I want to close by saying, there's probably no super magic formula for creating awesome trailers. Creating trailers takes creativity and work just in the same way that making an actual game does. I realize that money and how well-established a series is factors into marketing decisions. But somehow, deep down, something like the MGSV trailer, or the first few minutes of Candy Box showed me enough of the game, in a creative and new way to create enough of a sense of curiosity and motivation in me to find out more, to want more. I want more candies and lollipops almost similarly to how I want more MGSV.

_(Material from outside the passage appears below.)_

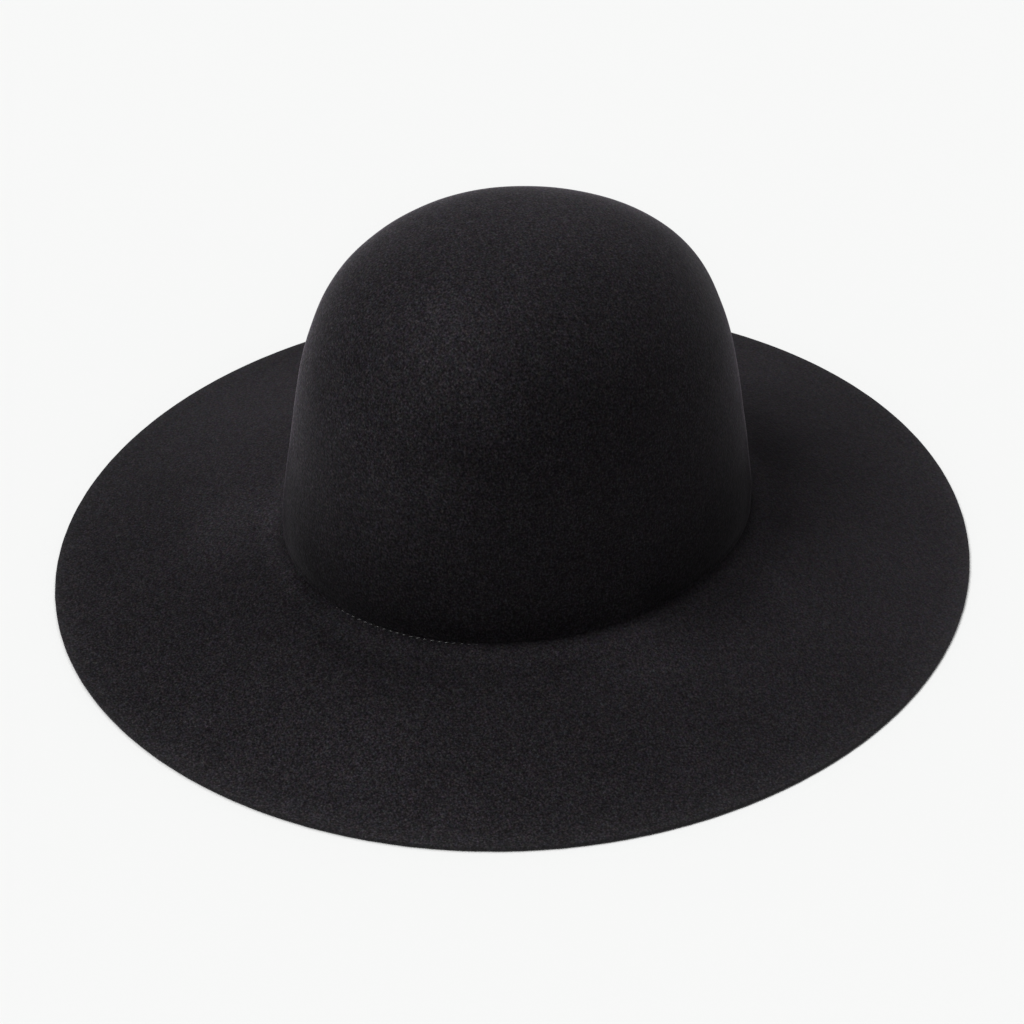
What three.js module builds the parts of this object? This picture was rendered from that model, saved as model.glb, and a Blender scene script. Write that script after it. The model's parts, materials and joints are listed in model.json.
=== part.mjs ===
// Wide-brimmed felt hat with a plain round crown: crown and brim are one piece of blocked wool felt, open
// underneath, with a raw cut edge. It rests on its brim.
// Millimetres, +Z up, front of the hat towards -Y. The origin is under the middle of the hat, on the surface it
// rests on.
import * as THREE from "three";

// ---- driving dimensions ----
const FELT = 2.0; // thickness of the felt
const HEAD_HALF_WIDTH = 85.9; // outside of the crown at its foot, ear to ear
const HEAD_HALF_LENGTH = 101.6; // outside of the crown at its foot, front to back
const HEAD_EGG = -0.03; // how much wider the head oval is behind its middle than in front (negative: in front)
const BRIM_HALF_WIDTH = 181.1; // middle of the hat to the brim's edge, at the side
const BRIM_HALF_LENGTH = 196.5; // and at the front and back
const BRIM_FORWARD = 1.4; // the brim sits this much towards the front
const CREASE_HEIGHT = 23.9; // where the outside of the crown meets the top of the brim
const CREASE_TIGHT = 1.8; // where it is tightest, the bend there starts this far up the crown and ends this far out
const CREASE_SOFT = 4.0; // and on the rest of the hat, this far
const TIGHT_AT = -31; // the tightest place's angle in degrees from the hat's +X side
const TIGHT_SPREAD = 44; // and how far it reaches each way round the hat, in degrees
const FOOT_DRAWN = 1.3; // the stitches draw the foot of the crown in by this much
const FOOT_REACH = 6.0; // and up to about this height above the crease
const REST_RING = 0.085; // outer share of the brim that lies flat on the surface
const EDGE_ROUND = 0.45; // the felt's cut edge is broken by this much
const CENTRE_X = -0.19; // brings the middle of the outline to the origin, sideways
const CENTRE_Y = 1.47; // and lengthways
const SEGMENTS = 72; // facets round the hat

// The crown from its foot to its top: height above the crease in mm, and the size of its oval there as a share
// of the head oval, at the side, the front and the back.
const CROWN = [
  { height: 0.0, side: 1.005, front: 0.998, back: 1.005 },
  { height: 22.4, side: 0.979, front: 0.9755, back: 0.977 },
  { height: 44.4, side: 0.95, front: 0.944, back: 0.946 },
  { height: 66.4, side: 0.918, front: 0.9145, back: 0.913 },
  { height: 84.4, side: 0.882, front: 0.882, back: 0.876 },
  { height: 97.4, side: 0.844, front: 0.843, back: 0.835 },
  { height: 108.4, side: 0.799, front: 0.796, back: 0.788 },
  { height: 117.4, side: 0.743, front: 0.736, back: 0.727 },
  { height: 124.4, side: 0.677, front: 0.664, back: 0.655 },
  { height: 129.9, side: 0.595, front: 0.58, back: 0.571 },
  { height: 134.4, side: 0.489, front: 0.474, back: 0.467 },
  { height: 137.7, side: 0.353, front: 0.341, back: 0.336 },
  { height: 139.7, side: 0.18, front: 0.174, back: 0.172 },
  { height: 140.4, side: 0.0, front: 0.0, back: 0.0 },
];

// The top of the brim from the crease to its edge: how far out, as a share of the brim's width, and the height
// left there, as a share of the crease's height above the lying edge.
const BRIM = [
  { out: 0.0, left: 1.0 },
  { out: 0.2, left: 0.763 },
  { out: 0.4, left: 0.522 },
  { out: 0.6, left: 0.291 },
  { out: 0.72, left: 0.163 },
  { out: 0.82, left: 0.068 },
  { out: 0.88, left: 0.021 },
  { out: 0.915, left: 0.0 },
  { out: 1.0, left: 0.0 },
];

// Soft waves that the brim keeps between the crown and its edge: how many round the hat, how high in mm, and
// the angle of the first crest in degrees from the hat's +X side.
const BRIM_WAVES = [
  { waves: 2, high: 0.5, crest: 40 },
  { waves: 3, high: 0.55, crest: 75 },
  { waves: 5, high: 0.3, crest: 20 },
];

// The cut edge isn't a perfect oval: how many bulges round the hat, how far out in mm, where the first one is.
const EDGE_BULGES = [
  { bulges: 3, out: 0.25, at: 356 },
  { bulges: 4, out: 0.22, at: 355 },
  { bulges: 5, out: 0.13, at: 49 },
];

// ---- helpers ----
const rad = (deg) => (deg * Math.PI) / 180;
const mix = (a, b, t) => a + (b - a) * t;

// A smooth curve through the rows of a table: the row's named value at a place along the table, 0 to 1.
function alongRows(rows, name, place) {
  const at = Math.min(Math.max(place, 0), 1) * (rows.length - 1);
  const i = Math.min(Math.floor(at), rows.length - 2);
  const t = at - i;
  const value = (k) => {
    if (k < 0) return 2 * rows[0][name] - rows[1][name];
    if (k >= rows.length) return 2 * rows[rows.length - 1][name] - rows[rows.length - 2][name];
    return rows[k][name];
  };
  const [p0, p1, p2, p3] = [value(i - 1), value(i), value(i + 1), value(i + 2)];
  return 0.5 * (2 * p1 + (p2 - p0) * t + (2 * p0 - 5 * p1 + 4 * p2 - p3) * t * t + (3 * p1 - p0 - 3 * p2 + p3) * t ** 3);
}

// A point of the crown's outside. place runs from 0 at the crease to 1 at the top, angle in radians from +X.
function crownPoint(place, angle) {
  const c = Math.cos(angle);
  const s = Math.sin(angle);
  const end = s < 0 ? "front" : "back";
  const share = mix(alongRows(CROWN, "side", place), alongRows(CROWN, end, place), s * s);
  const height = alongRows(CROWN, "height", place);
  const drawn = FOOT_DRAWN * Math.exp(-((height / FOOT_REACH) ** 2));
  return new THREE.Vector3(
    (HEAD_HALF_WIDTH * share - drawn) * c * (1 + HEAD_EGG * s) + CENTRE_X,
    (HEAD_HALF_LENGTH * share - drawn) * s + CENTRE_Y,
    CREASE_HEIGHT + height,
  );
}

// A point of the brim's top. out runs from 0 at the crease to 1 at the edge.
function brimPoint(out, angle) {
  const c = Math.cos(angle);
  const s = Math.sin(angle);
  const inner = crownPoint(0, angle);
  const bulge = EDGE_BULGES.reduce((sum, row) => sum + row.out * Math.cos(row.bulges * (angle - rad(row.at))), 0);
  const outer = new THREE.Vector3(
    (BRIM_HALF_WIDTH + bulge) * c + CENTRE_X,
    (BRIM_HALF_LENGTH + bulge) * s - BRIM_FORWARD + CENTRE_Y,
    FELT,
  );
  // find the place in the table whose row is this far out
  let low = 0;
  let high = 1;
  for (let k = 0; k < 40; k += 1) {
    const middle = (low + high) / 2;
    if (alongRows(BRIM, "out", middle) < out) low = middle;
    else high = middle;
  }
  const left = Math.max(0, alongRows(BRIM, "left", low));
  const span = 1 - REST_RING;
  const swell = out < span ? Math.sin((Math.PI * out) / span) ** 2 : 0;
  const wave = BRIM_WAVES.reduce((sum, row) => sum + row.high * Math.cos(row.waves * (angle - rad(row.crest))), 0);
  return new THREE.Vector3(
    mix(inner.x, outer.x, out),
    mix(inner.y, outer.y, out),
    out < span ? FELT + (CREASE_HEIGHT - FELT) * left + swell * wave : FELT,
  );
}

// How far the bend at the crease reaches up the crown and out on the brim, in mm, as a place on the crown and as
// a share of the brim.
function reach(angle) {
  const off = ((((angle * 180) / Math.PI - TIGHT_AT + 180) % 360) + 360) % 360 - 180;
  return mix(CREASE_SOFT, CREASE_TIGHT, Math.exp(-((off / TIGHT_SPREAD) ** 4)));
}
const crownReach = (angle) => reach(angle) / CROWN[1].height / (CROWN.length - 1);
const brimReach = (angle) => reach(angle) / (BRIM_HALF_WIDTH - HEAD_HALF_WIDTH);

// The bend at the crease, from the crown (t = 0) to the brim (t = 1).
function bendPoint(t, angle) {
  const a = crownPoint(crownReach(angle), angle);
  const b = crownPoint(0, angle);
  const c = brimPoint(brimReach(angle), angle);
  return a.multiplyScalar((1 - t) ** 2).addScaledVector(b, 2 * t * (1 - t)).addScaledVector(c, t * t);
}

// The whole outside, from the top of the crown (v = 0) over the bend (v = 1 to 2) to where the brim starts to lie
// flat (v = LIE).
const LIE = 2.8;
function outside(v, angle) {
  if (v < 1) return crownPoint(mix(1, crownReach(angle), v), angle);
  if (v < 2) return bendPoint(v - 1, angle);
  return brimPoint(mix(brimReach(angle), 1 - REST_RING, Math.min((v - 2) / (LIE - 2), 1)), angle);
}

// The felt's inside face: the outside moved in by the felt's thickness, square to the surface.
function inside(v, angle) {
  const step = 1e-3;
  const here = outside(v, angle);
  const down = outside(v + step, angle).sub(outside(v - step, angle));
  const round = outside(v, angle + step).sub(outside(v, angle - step));
  const normal = down.cross(round).normalize();
  return here.addScaledVector(normal, -FELT);
}

// ---- the rings of the felt's closed section, outside face first ----
const spread = (from, to, count) => Array.from({ length: count }, (_, i) => mix(from, to, (i + 1) / (count + 1)));
const outerRows = [...spread(0, 1, 15), 1, 1.25, 1.5, 1.75, 2, ...spread(2, LIE, 7), LIE];
const innerRows = [...outerRows].reverse();

const top = CREASE_HEIGHT + CROWN[CROWN.length - 1].height;
const ringPoint = [];
ringPoint.push(() => new THREE.Vector3(CENTRE_X, CENTRE_Y, top));
outerRows.forEach((v) => ringPoint.push((angle) => outside(v, angle)));
const edgeAt = (drop, pull) => (angle) => {
  const p = brimPoint(1, angle);
  const q = brimPoint(1 - pull / (BRIM_HALF_WIDTH - HEAD_HALF_WIDTH), angle);
  return new THREE.Vector3(q.x, q.y, p.z - drop);
};
ringPoint.push(edgeAt(0, EDGE_ROUND), edgeAt(EDGE_ROUND, 0), edgeAt(FELT - EDGE_ROUND, 0), edgeAt(FELT, EDGE_ROUND));
innerRows.forEach((v) =>
  ringPoint.push((angle) => {
    if (v < LIE) return inside(v, angle);
    const p = outside(v, angle);
    return new THREE.Vector3(p.x, p.y, 0);
  }),
);
ringPoint.push(() => new THREE.Vector3(CENTRE_X, CENTRE_Y, top - FELT));
ringPoint.reverse(); // from the inside to the outside, so that the faces look out

// A round lathe of the section gives the rings and facets, and each vertex is then moved to the hat's ovals.
const section = ringPoint.map((point, i) => {
  const p = point(0);
  return new THREE.Vector2(i === 0 || i === ringPoint.length - 1 ? 0 : p.x, p.z);
});
const geometry = new THREE.LatheGeometry(section, SEGMENTS);
const position = geometry.getAttribute("position");
for (let segment = 0; segment <= SEGMENTS; segment += 1) {
  const angle = (2 * Math.PI * (segment % SEGMENTS)) / SEGMENTS;
  ringPoint.forEach((point, i) => {
    const p = point(angle);
    position.setXYZ(segment * ringPoint.length + i, p.x, p.y, p.z);
  });
}
geometry.deleteAttribute("uv");
geometry.computeVertexNormals();

const felt = new THREE.MeshStandardMaterial({ color: 0x1b1b1e, roughness: 0.95, metalness: 0, side: THREE.DoubleSide });
const feltBody = new THREE.Mesh(geometry, felt);
feltBody.name = "felt_body";

const hat = new THREE.Group();
hat.name = "hat";
hat.add(feltBody);
export default hat;
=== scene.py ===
"""A black wool felt hat with a wide brim and a plain round crown, resting on its brim on a pale studio floor."""

import json
import math

import bpy
import numpy as np
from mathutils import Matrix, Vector

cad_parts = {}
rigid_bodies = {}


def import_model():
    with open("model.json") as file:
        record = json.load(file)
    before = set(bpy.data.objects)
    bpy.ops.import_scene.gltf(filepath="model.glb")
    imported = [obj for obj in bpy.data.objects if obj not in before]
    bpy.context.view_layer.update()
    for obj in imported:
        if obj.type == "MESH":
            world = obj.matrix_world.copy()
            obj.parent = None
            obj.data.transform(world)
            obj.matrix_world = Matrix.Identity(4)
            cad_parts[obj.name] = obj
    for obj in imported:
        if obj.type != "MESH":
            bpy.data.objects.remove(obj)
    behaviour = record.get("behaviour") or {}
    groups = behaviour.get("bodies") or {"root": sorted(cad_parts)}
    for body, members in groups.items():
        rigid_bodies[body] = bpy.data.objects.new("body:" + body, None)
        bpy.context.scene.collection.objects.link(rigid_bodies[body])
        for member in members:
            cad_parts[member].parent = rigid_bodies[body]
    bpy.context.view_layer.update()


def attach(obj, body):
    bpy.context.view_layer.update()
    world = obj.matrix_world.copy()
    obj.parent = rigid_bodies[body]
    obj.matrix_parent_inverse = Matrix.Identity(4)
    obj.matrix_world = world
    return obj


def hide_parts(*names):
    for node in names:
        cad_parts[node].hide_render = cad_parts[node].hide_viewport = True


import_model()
scene = bpy.context.scene
for extra in [o for o in scene.objects if o.type in ("CAMERA", "LIGHT") or o.name == "Cube"]:
    bpy.data.objects.remove(extra)

MM = 0.001

# ---- the hat's sizes, in millimetres: the same as the solid's ----
FELT = 2.0
HEAD_HALF_WIDTH = 85.9
HEAD_HALF_LENGTH = 101.6
HEAD_EGG = -0.03
BRIM_HALF_WIDTH = 181.1
BRIM_HALF_LENGTH = 196.5
BRIM_FORWARD = 1.4
CREASE_HEIGHT = 23.9
CREASE_TIGHT = 1.8  # reach of the bend at the crease where it is tightest
CREASE_SOFT = 4.0  # and on the rest of the hat
TIGHT_AT, TIGHT_SPREAD = -31, 44  # degrees
FOOT_DRAWN, FOOT_REACH = 1.3, 6.0  # the stitches draw the foot of the crown in by this much, up to about this height
REST_RING = 0.085
CENTRE_X = -0.19
CENTRE_Y = 1.47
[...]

Hmm yeah I just did compare MGSV to Candy Box... hmmm... I don't have any real answers to what makes a great trailer. Maybe we should spend less time watching trailers and just buy more on impulse, give in to those urges of curiosity and see where it takes us? What I do know is that by questioning what makes me interested in games via trailers or whatnot, I'm simultaneously questioning what makes me tick as a person, and what developers think makes people interested enough to play their game.

P.S. A final Note on that MGSV trailer

I'm not sure if I am the only one, but after watching the MGSV trailer for the second time. I went to watch the full conference on the FOX engine. I skimmed through it, but I didn't really find that interesting either. And I think I realize now why. It's because the conference is kind of like those game trailers that talk about the games mechanics and explain how everything works. Rather than tell me about the game engine, I think I'd rather see it in action. See what it's like when creativity really puts the engine through it's paces. And I think the trailer did just that, and it did so in such a brilliant fashion that puts all those floating balls demonstrations to shame.